The first is the absence of a conventional change management and cost/benefit analysis wrapped up in a written plan with milestones and targets. My colleague tells me that people ‘change themselves’ as they start to understand the types of demands and system capability. You don’t need a plan for this. They ‘unlearn’ old ways and build new ways for themselves. It is a ‘normative’ process, as compared to ‘coercive’ (i.e. you must do this) or ‘rational’ (i.e. you should do this because …) change processes. Allowing the change to happen through an experiential process requires confidence on the part of leaders. This can be challenging, especially when there isn’t a detailed plan that explains how they think the benefits will exceed costs. Plus, the reductionist, ‘command-and-control’ approach is comfortable – many leaders have succeeded in organisations and made their way into senior management because they are good at it.

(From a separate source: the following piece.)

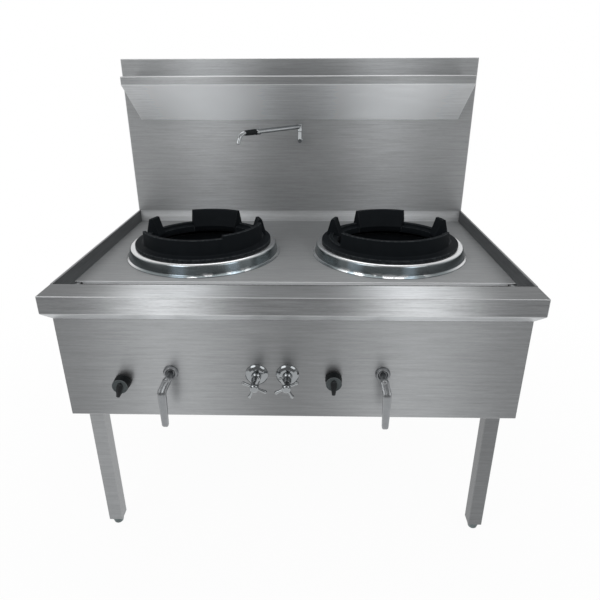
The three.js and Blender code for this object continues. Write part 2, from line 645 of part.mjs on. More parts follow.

The second challenge is that the speed of change and the cost is dependent on the organisation – i.e. the faster leaders change their thinking and lead workers in changing theirs, the faster the change will happen (and the lower the cost). It is up to you. This can be uncomfortable for organisational leaders who are used to setting budgets and timeframes for change ‘projects’ that have pre-determined targets to achieve. It is a challenge to the conventional ‘control’ methods used in organisations.
This is a very brief discussion of the Vanguard Method. To learn more, there are many resources on-line and John Seddon has published several books. The problem is, reading about the Vanguard Method is ‘rational’, not ‘normative’. I gather, it isn’t until you a start using the Vanguard Method that you will really learn about it.